I think the prices need to be a $100 per vehicle . We always buy a pass for the entire year but it is way to cheap . An annual park pass should cost about $500. It is time to do this so all the back log of work can be done for our parks .
Hunting is necessary to keep the number of wolves at a healthy number . Hunters pay fees which in turn is used for programs that help the wildlife . The idea of not allowing any hunting at all will in turn lead to an overpopulation of the wolves . I have friends that live in those 3 states you are talking about and they have a problem with to many wolves right now . You will not hear about it in the media but the problem is real.
Did we forget these are huge regions of our country that we are essentially turning into disneyland now with disneyland prices.
If your an american you should not be priced out to see your country.
In the video Mr.

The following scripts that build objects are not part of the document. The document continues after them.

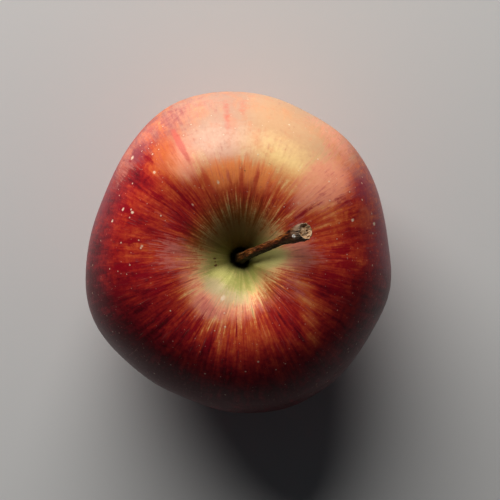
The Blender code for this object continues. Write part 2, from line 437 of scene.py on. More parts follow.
# A light lime on the cavity's wall, mostly painted light where the stem and a fold shade it.
LIMES_AND_PAINTED_LIGHT = (
    (0, 0.0125, 16, 0.0065, 1.00),
    (338, 0.0085, 14, 0.0030, 0.60),
    (238, 0.0105, 18, 0.0040, 0.45),
    (212, 0.0105, 14, 0.0045, 0.65),
)

# A plum tint on the far flanks, partly the skin's own and partly painted light: a bluish sheen of the sky on
# the rims, and shade on the far left shoulder.
PLUMS_AND_PAINTED_LIGHT = (
    (20, 0.0560, 24, 0.0150, 0.48),
    (29, 0.0455, 6, 0.0060, 0.40),
    (0, 0.0540, 12, 0.0100, 0.48),
    (135, 0.0450, 4, 0.0040, 0.50),
    (158, 0.0540, 16, 0.0080, 0.40),
    (122, 0.0500, 22, 0.0110, 0.42),
)

# Folds of the cavity's wall: direction, half width in degrees, and height.
CAVITY_FOLDS = (
    (293, 12, -0.0009),
    (337, 18, 0.0011),
    (268, 16, 0.0003),
    (247, 18, 0.0007),
    (205, 12, -0.0003),
    (160, 14, -0.0003),
    (72, 14, 0.0003),
)

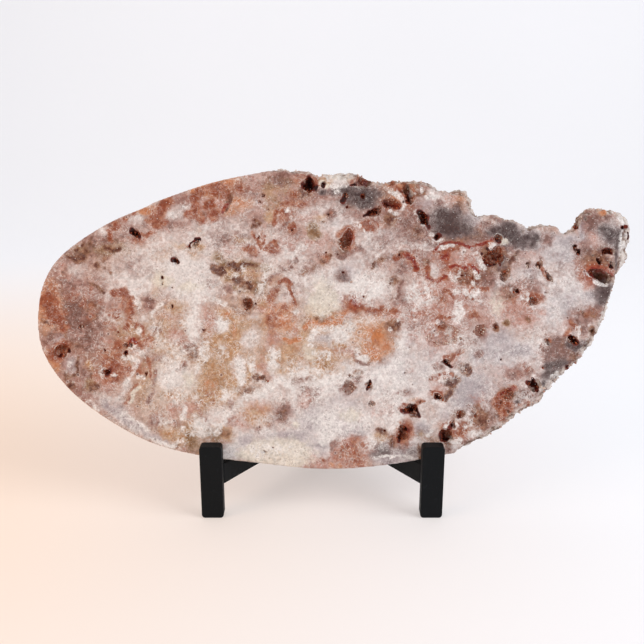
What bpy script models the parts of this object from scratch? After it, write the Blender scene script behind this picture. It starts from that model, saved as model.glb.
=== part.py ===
"""Pink amethyst slice leaning on a black wooden easel stand.

Metres, +Z up, and the cut face looks along -Y. The slice is one natural stone: it has a polished
rim on the left and along the bottom, and its rough natural rind on the top and on the right.
"""
import bpy
import bmesh
from math import cos, radians, tan, tau
from typing import NamedTuple

from mathutils import Matrix, Vector, noise

# The slice. Its own frame has u to the right, v up along the cut face and w back into the stone.
SLICE_LEAN = radians(16.8)
SLICE_THICKNESS = 0.018
SLICE_FOOT_Z = 0.0326
EDGE_RISE_AT_POST = 0.0073
RIM_BEVEL = 0.0007
UNDERCUT_LEFT = 0.0034
UNDERCUT_RIGHT = 0.0045
RIND_STEP = 0.0042
POLISHED_STEP = 0.0085
RIND_LUMP_SIZE = 0.011
RIND_LUMP_HEIGHT = 0.0019
LUMP_CREST = 0.95
LUMP_SLOPE = 1.8
LUMP_GRAIN = 0.45
LARGE_PIT = 0.0099
PIT_SETTING = 0.13

# The stand, made of one size of flat wooden strip.
STRIP_THICKNESS = 0.009
STRIP_WIDTH = 0.0148
POST_HEIGHT = 0.052
POST_SPACING = 0.1474
RAIL_UNDERSIDE_Z = 0.021
RAIL_SPLAY = radians(35.0)
PROP_LEAN = radians(20.0)
CORNER_RADIUS = 0.0022
EDGE_ROUND = 0.0007
JOINT_GAP = 0.0003

# The slice reaches further to the right than to the left of the stand's middle.
STAND_TO_ORIGIN = Vector((-0.0090, -0.0489, 0.0))

AMETHYST_PINK = (0.46, 0.27, 0.25, 1.0)
AMETHYST_ROUGHNESS = 0.25
BLACK_PAINT = (0.012, 0.013, 0.015, 1.0)
PAINT_ROUGHNESS = 0.45

# Steps of the polished rim between its bevels: how deep as a share of the thickness, and how far
# inside the outline as a share of the undercut.
POLISHED_RIM = ((0.28, 0.22), (0.50, 0.46), (0.72, 0.72))

# Steps of the natural rim: how deep as a share of the thickness, how far inside the outline as a
# share of the crust, how far besides in metres, and the share of the lumps.
NATURAL_RIM = (
    (0.0, 1.0, 0.0, 0.15), (0.10, 0.55, 0.0, 0.5), (0.28, 0.12, 0.0, 1.0), (0.50, 0.0, 0.0006, 1.0),
    (0.72, 0.0, 0.0016, 1.0), (0.90, 0.0, 0.0036, 0.6), (1.0, 0.0, 0.0056, 0.2),
)

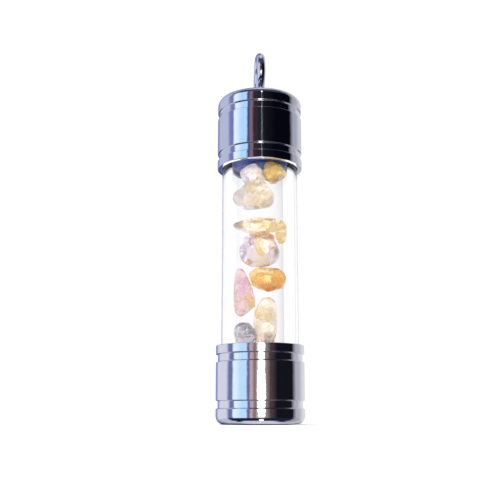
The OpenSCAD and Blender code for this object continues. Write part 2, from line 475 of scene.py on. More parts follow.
@dataclass(frozen=True)
class PlatedFinish:
    """Mirror plating over turned metal."""

    name: str
    tint: tuple[float, float, float]
    base_roughness: float = 0.03
    ripple_height: float = 0.012 * MM
    lathe_height: float = 0.002 * MM

    def make(self, effects: SharedEffects) -> bpy.types.Material:
        """Builds the material.

        Args:
            effects: the shared node groups.

        Returns:
            The material.
        """
        material, graph, shader = new_material(self.name)
        marks = graph.add("ShaderNodeGroup", node_tree=effects.turned)
        set_inputs(graph, marks, {"Pitch": 11.0, "Drift": 0.12})
        handled = graph.add("ShaderNodeGroup", node_tree=effects.handled)
        set_inputs(graph, handled, {"Base": self.base_roughness, "Smear": 0.05, "Rub": 0.08})
        lathe = graph.bump(marks.outputs["Height"], 0.25, self.lathe_height)
        place = millimetres(graph)
        ripple = graph.noise(place, 0.9, detail=2)
        ripples = graph.bump(ripple, 1.0, self.ripple_height, Normal=lathe)
        darker = tuple(0.94 * c for c in self.tint)
        shade = graph.mix(graph.noise(place, 0.6), colour(self.tint), colour(darker))
        set_inputs(graph, shader, {
            "Base Color": shade, "Metallic": 1.0, "Roughness": handled.outputs["Roughness"],
            "Normal": ripples,
        })
        return material


@dataclass(frozen=True)
class GlassFinish:
    """Clear borosilicate tube, with a faint greyer tint on its inner wall, painted shade that dims the view
    through the bore.
    """

    name: str = "vial_glass"
    refraction: float = 1.474
    inner_radius: float = 5.2
    bore_painted_shade: tuple[float, float, float] = (0.95, 0.945, 0.965)
    clean: tuple[float, float, float] = (0.985, 0.992, 1.0)
    straight_tint: tuple[float, float, float] = (0.97, 0.98, 1.0)

    def make(self, effects: SharedEffects) -> bpy.types.Material:
        """Builds the material: plain glass that lets light straight through to what is inside.

        Args:
            effects: the shared node groups.

        Returns:
            The material.
        """
        material, graph, shader = new_material(self.name)
        handled = graph.add("ShaderNodeGroup", node_tree=effects.handled)
        set_inputs(graph, handled, {"Base": 0.0, "Smear": 0.012, "Rub": 0.02})
        flat = graph.vector("MULTIPLY", millimetres(graph), (1, 1, 0))
        radius = graph.vector("LENGTH", flat, output="Value")
        # Inside the bore's radius the glass takes a faint greyer tint: painted shade.
        inside = graph.math("LESS_THAN", radius, self.inner_radius)
        set_inputs(graph, shader, {
            "Base Color": graph.mix(inside, colour(self.clean), colour(self.bore_painted_shade)), "Metallic": 0.0,
            "Transmission Weight": 1.0, "IOR": self.refraction, "Roughness": handled.outputs["Roughness"],
        })
        let_light_through(graph, shader, self.straight_tint)
        return material


@dataclass(frozen=True)
class QuartzFinish:
    """A tumbled quartz chip with its own colours and colour zone."""

    name: str
    pale: tuple[float, float, float]
    deep: tuple[float, float, float]
    milk: tuple[float, float, float]
    fleck: tuple[float, float, float] = (0.90, 0.66, 0.22)
    vein: tuple[float, float, float] = (0.74, 0.44, 0.17)
    toward: tuple[float, float, float] = (0.0, 0.0, 1.0)
    zone_shift: float = 0.0
    zone_width: float = 4.0
    veil: float = 0.5
    flecks: float = 0.3
    veins: float = 0.3
    clarity: float = 0.88
    roughness: float = 0.06
    relief: float = 0.10 * MM
    refraction: float = 1.54

    def make(self, effects: SharedEffects, centre: Vector) -> bpy.types.Material:
        """Builds the material.

        The colour zone grows along the direction toward, from the chip's centre. Light on its
        way to what lies inside a chip goes straight through.

        Args:
            effects: the shared node groups.
            centre: the chip's centre, in metres.

        Returns:
            The material.
        """
        material, graph, shader = new_material(self.name)
        place = graph.add("ShaderNodeTexCoord").outputs["Object"]
        from_centre = graph.vector("SUBTRACT", place, tuple(centre))
        heading = tuple(Vector(self.toward).normalized() / (self.zone_width * MM))
        along = graph.vector("DOT_PRODUCT", from_centre, heading, output="Value")
        zone = graph.math("ADD", along, 0.5 + self.zone_shift)
        body = graph.add("ShaderNodeGroup", node_tree=effects.quartz)
        set_inputs(graph, body, {
            "Zone": zone, "Pale": colour(self.pale), "Deep": colour(self.deep), "Milk": colour(self.milk),
            "Fleck": colour(self.fleck), "Vein": colour(self.vein), "Veil": self.veil, "Flecks": self.flecks,
            "Veins": self.veins,
        })
        rough = graph.math("MULTIPLY_ADD", body.outputs["Milkiness"], 0.30, self.roughness)
        dented = graph.bump(body.outputs["Height"], 0.6, self.relief)
        set_inputs(graph, shader, {
            "Base Color": body.outputs["Colour"], "Metallic": 0.0, "Roughness": rough,
            "Transmission Weight": self.clarity, "IOR": self.refraction, "Normal": dented,
        })
        let_light_through(graph, shader, self.pale)
        return material


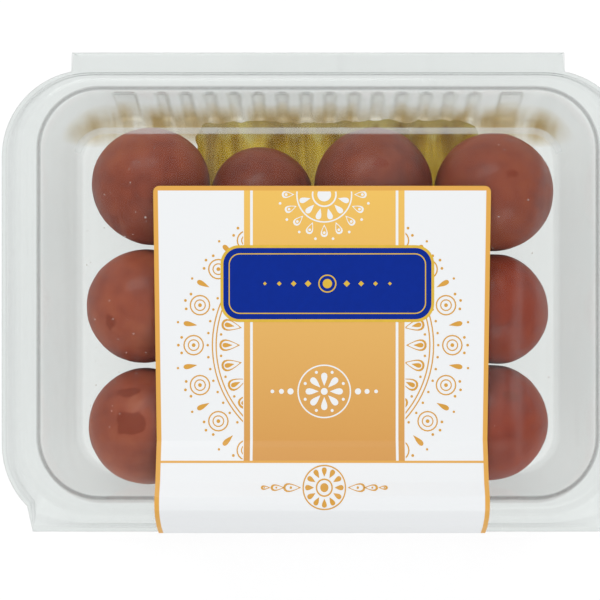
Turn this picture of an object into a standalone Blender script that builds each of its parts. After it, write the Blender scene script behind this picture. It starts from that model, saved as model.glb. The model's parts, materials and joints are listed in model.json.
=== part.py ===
"""Gulab jamun in their shut clear box: tray, lid, label, syrup and twelve balls.

Axes: +X to the right along the long side, +Y towards the hinge, +Z up.
Origin: centre of the footprint, on the surface that the tray's flat base rests on.
"""

import math
import random

import bmesh
import bpy
from mathutils import Vector

MM = 0.001
GAP = 0.3 * MM               # air between neighbouring pieces

# Clear shells, drawn from one thermoformed sheet
SHEET = 0.6 * MM
BASE_TOP = SHEET             # inner face of the tray's base
FLANGE_TOP = 33.0 * MM       # flat flange that the lid lies on
LIP_TOP = FLANGE_TOP + GAP + SHEET
CREST_TOP = 48.6 * MM        # raised ridge round the lid
PANEL_TOP = 40.5 * MM        # sunk panel that carries the label
SIDE_EDGE = 102.6 * MM       # outermost edge, from the middle
REAR_EDGE = 72.4 * MM
FRONT_EDGE = -77.4 * MM
HINGE_EDGE = 78.0 * MM       # rear edge of the hinge strip
HINGE_HALF = 79.3 * MM       # half the hinge strip's length
TAB_HALF = 92.6 * MM         # half the length of the straight front edge
CORNER_STEPS = 8

# Flutes pressed into the tray's rear wall
FLUTE_COUNT = 14
FLUTE_PITCH = 7.9 * MM
FLUTE_WIDTH = 4.6 * MM
FLUTE_SLOPE = 1.0 * MM       # width of a flute's slanting side
FLUTE_DEPTH = 1.1 * MM
END_FLUTE = (59.6 * MM, 67.4 * MM)   # wide flute beyond the last narrow one

# Label
LABEL_HALF_REAR = 54.1 * MM
LABEL_HALF_FRONT = 52.9 * MM
LABEL_SHIFT = 1.3 * MM       # stuck on slightly right of the middle
LABEL_REAR = 34.3 * MM
LABEL_FOOT = 13.0 * MM       # height at which it ends on the tray's front wall
LABEL_CORNER = 2.0 * MM
LABEL_THICK = 0.25 * MM

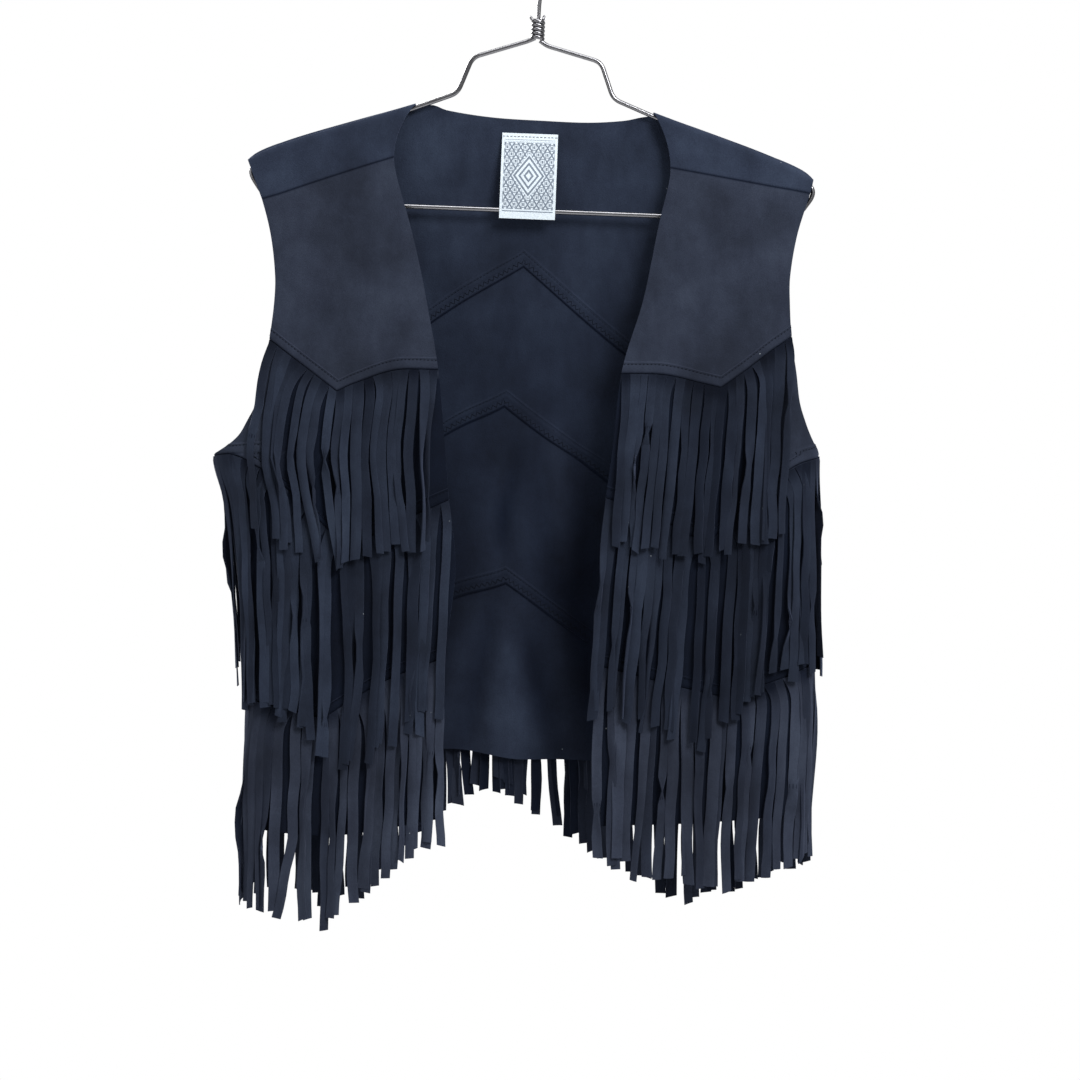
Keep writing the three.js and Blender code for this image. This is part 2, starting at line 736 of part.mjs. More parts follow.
// The hook leaves the collar, leans to the right and turns over the rail to end at the left.
function hangerHook() {
  const centreZ = hookWireRadius - hookRadius;
  const path = [
    new THREE.Vector3(0, 0, collarTop + restGap),
    new THREE.Vector3(0.6, 0, collarTop + 14),
    new THREE.Vector3(3, 0, collarTop + 27),
  ];
  const steps = 18;
  for (let i = 0; i <= steps; i++) {
    const angle = THREE.MathUtils.degToRad(mix(hookAngle.start, hookAngle.end, i / steps));
    path.push(new THREE.Vector3(hookRadius * Math.cos(angle), 0, centreZ + hookRadius * Math.sin(angle)));
  }
  return wireAlong(new THREE.CatmullRomCurve3(path).getPoints(26), hookWireRadius, 8, false);
}

// The wound wire that holds the hook to the frame, as a stack of rounded turns.
function hangerCollar() {
  const height = collarTop - collarBottom;
  const pitch = height / collarTurns;
  const profile = [new THREE.Vector2(0, collarBottom)];
  for (let turn = 0; turn < collarTurns; turn++) {
    const low = collarBottom + turn * pitch;
    profile.push(new THREE.Vector2(collarRadius.groove, low + 0.1 * pitch));
    profile.push(new THREE.Vector2(collarRadius.turn, low + 0.5 * pitch));
    profile.push(new THREE.Vector2(collarRadius.groove, low + 0.9 * pitch));
  }
  profile.push(new THREE.Vector2(0, collarTop));
  const turned = new THREE.LatheGeometry(profile, 10);
  return turned.rotateX(Math.PI / 2);
}

function named(name, geometry, finish) {
  const mesh = new THREE.Mesh(geometry, new THREE.MeshStandardMaterial(finish));
  mesh.name = name;
  return mesh;
}

function buildFront(side) {
  const front = new THREE.Group();
  const turned = side === "right";
  const yokeRows = rowsToTurnedEdge(5, yokeHeight);
  const yokeRise = turnedEdgeRise(frontColumns, yokeRows.length - 1);
  const yoke = frontPanel(side, "shoulder", "yoke", yokeRows);
  const yokeWall = wallOf(yoke, clothThickness, { turned, rise: yokeRise });
  front.add(named(`front_yoke_${side}`, yokeWall, finishes.suede));
  for (const { name, upper, lower, rows } of lowerPanels) {
    const panel = frontPanel(side, upper, lower, evenRows(rows));
    front.add(named(`front_${name}_${side}`, wallOf(panel, clothThickness, { turned }), finishes.suede));
  }
  for (const seam of Object.keys(fringeTiers)) {
    const geometry = wallOf(frontFringe(side, seam), fringeThickness, { turned });
    front.add(named(`fringe_${seam}_${side}`, geometry, finishes.suede));
  }
  return front;
}

function buildBack() {
  const back = new THREE.Group();
  back.add(named("back_yoke", wallOf(backYoke(), clothThickness), finishes.suede));
  for (const { name, upper, lower, rows } of lowerPanels) {
    back.add(named(`back_${name}`, wallOf(backPanel(upper, lower, rows), clothThickness), finishes.suede));
  }
  for (const seam of Object.keys(fringeTiers)) {
    back.add(named(`fringe_${seam}_back`, wallOf(backFringe(seam), fringeThickness), finishes.suede));
  }
  back.add(named("neck_label", wallOf(neckLabel(), labelThickness), finishes.label));
  return back;
}

function buildHanger() {
  const hanger = new THREE.Group();
  hanger.rotation.y = hangerTilt;
  hanger.add(named("hanger_frame", hangerFrame(), finishes.wire));
  hanger.add(named("hanger_hook", hangerHook(), finishes.wire));
  hanger.add(named("hanger_collar", hangerCollar(), finishes.wire));
  return hanger;
}

const vest = new THREE.Group();
vest.add(buildFront("left"), buildFront("right"), buildBack(), buildHanger());

export default vest;
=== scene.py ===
import math


import bmesh
import bpy
import numpy as np
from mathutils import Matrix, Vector


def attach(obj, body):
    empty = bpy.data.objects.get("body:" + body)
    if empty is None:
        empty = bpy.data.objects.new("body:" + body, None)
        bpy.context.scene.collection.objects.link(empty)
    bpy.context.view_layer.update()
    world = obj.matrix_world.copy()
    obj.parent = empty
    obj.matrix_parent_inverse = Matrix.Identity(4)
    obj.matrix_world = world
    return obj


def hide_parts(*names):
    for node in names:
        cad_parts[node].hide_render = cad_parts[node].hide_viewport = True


bl_info = {
    "name": "Fringe Vest",
    "version": (1, 0, 0),
    "blender": (4, 5, 0),
    "location": "View3D > Sidebar > Fringe Vest",
    "description": "Builds a suede-cloth fringe vest on a wire hanger, with its studio stage",
    "category": "Object",
}

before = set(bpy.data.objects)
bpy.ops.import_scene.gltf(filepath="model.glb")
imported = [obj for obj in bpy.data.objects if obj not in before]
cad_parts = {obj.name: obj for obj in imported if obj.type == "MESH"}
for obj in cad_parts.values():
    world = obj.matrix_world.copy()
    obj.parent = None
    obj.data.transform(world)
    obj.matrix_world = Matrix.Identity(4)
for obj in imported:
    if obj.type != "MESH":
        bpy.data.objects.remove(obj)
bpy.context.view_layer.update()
MM = 0.001

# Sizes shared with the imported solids

CLOTH, STRAND, LABEL = 1.2, 1.0, 1.0
SIDE_LAP = 0.05
SEAM_LAP = -0.05
WIRE_RADIUS, HOOK_WIRE_RADIUS = 1.75, 1.6
HANGER_TILT = math.radians(2.2)
HANGER_OUTLINE = ((0, -110, 5), (49.5, -123, 6), (60, -151, 6), (221, -213.8, 13), (203, -239.6, 12))
SHOULDER_INNER, SHOULDER_OUTER = HANGER_OUTLINE[2], HANGER_OUTLINE[3]
BAR_DROP = 239.6
HOOK_RADIUS = 21.6
COLLAR_TOP, COLLAR_BOTTOM = -90.0, -108.4

NECK_POINT = {"left": -98.0, "right": 85.0}
SHOULDER_TIP = {"left": -227.0, "right": 208.0}
CENTRE = -11.0
REST_HEIGHT = WIRE_RADIUS + 0.3 + CLOTH / 2
FOLD_RADIUS = 5.0
CHEST_DEPTH_RUN = 220.0
SIDE_ROUND, SIDE_ARC = 38.0, 50.0
SIGN = {"left": -1, "right": 1}


def columns(names, *rows):
    return {name: np.array([row[i] for row in rows], float) for i, name in enumerate(names.split())}


SHOULDER_RISE = columns("share rise", (0, 0), (0.35, 2.4), (0.75, 4.6), (0.92, 4), (1, 1.6))
NECK_SAG = columns(
    "share sag", (0, 1.5), (0.07, -0.6), (0.13, 3), (0.32, 7.2), (0.54, 8.4), (0.73, 8.5), (0.88, 6), (0.95, 3), (1, 1.5)
)
BODY = columns(
    "drop left right front back",
    (150, 228, 228, 8, 8),
    (240, 229, 227, 15, 13),
    (330, 231, 224, 21, 18),
    (427, 241, 222, 25, 22),
    (465, 231, 220, 26, 24),
    (540, 222, 219, 28, 26),
    (620, 216, 217, 30, 28),
    (720, 216, 211, 32, 30),
)
FRONT_EDGE = columns(
    "drop left right",
    (157, -99, 83),
    (182, -112.4, 92.5),
    (199, -114.5, 97),
    (214, -112.2, 97.5),
    (248, -102.7, 89.5),
    (280, -94.9, 83),
    (312, -88.6, 76),
    (363, -79.9, 60.4),
    (424, -74.5, 53),
    (462, -71.6, 47.7),
    (512, -66.5, 43.9),
    (554, -71, 41.5),
    (585, -75.5, 42.5),
    (630, -77.5, 43),
    (716, -79, 43.9),
)
ARMHOLE = columns(
    "drop left right",
    (198, -227, 208),
    (218, -221.5, 207.9),
    (231, -215.8, 203.8),
    (259, -208.7, 195),
    (291, -205, 189.2),
    (312, -205.6, 188.8),
    (340, -208.7, 190),
    (366, -211.8, 193.5),
    (388, -218.4, 196),
    (403, -226.1, 200.5),
    (413, -232.2, 204.5),
    (422, -243, 209),
    (427, -251.9, 210.9),
)
ARMPIT_DROP = 427.0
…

Yablonski suggests that each park superintendent should be able to set the entrance fee structure for his/her park, and determine how that money should be spent. Assuming most (all) superintendents would consult with staff, local stakeholders, the public, etc., this seems to me like a viable solution to at least try first. Hopefully, this would lead to implimenting the best fee structure for each park. There is a lot more I could say, but I think I won't - for now.
It's a little bit more complicated than that. When one purchases an interagency pass, the money goes to the federal government to be distributed among the participating agencies, and not just the National Park Service. When one pays an entrance fee, the NPS fee program directs at least 80% of that money directly to the park where it's paid. There was someone earlier mentioning having a senior pass, but then paying entrance fees sometimes to benefit the individual park.
So that also creates an interesting dynamic, where the $80 America the Beautiful pass starts looking really good when that price hasn't changed, but entrance fees have increased. Typically a park specific annual pass is double that of the 7-day vehicle entrance fee, but I'm not sure how that works if double the price is more than that of the interagency annual pass. It wouldn't necessarily make sense to the visitor to buy a park specific annual pass, but it's my understanding that the park specific annual passes also have at least 80% going straight tot the park. There were some combined ones too, like one for all NPS sites in Hawaii that charged an entrance fee.
https://www.govinfo.gov/content/pkg/USCODE-2011-title16/html/USCODE-2011...
Still - I've seen some weird stuff over the years. I was at Muir Woods National Monument waiting to show my pass behind a group waiting to pay. I had the (then) $20 annual pass that allowed either 4 adults on foot or everyone in a noncommercial vehicle. There was a group with maybe 10 people who said they came in on two vehicles. The volunteer taking the fee said nothing about the annual pass, which I think they could have bought two for $40 (and they can return later or even just give away since there are two signature lines on each pass), but instead he charges then the $7 daily fee per adult. Even 3 of the annual passes would be cheaper. I asked why he didn't mention the annual passes, and he said it wasn't his responsibility to save anyone any money.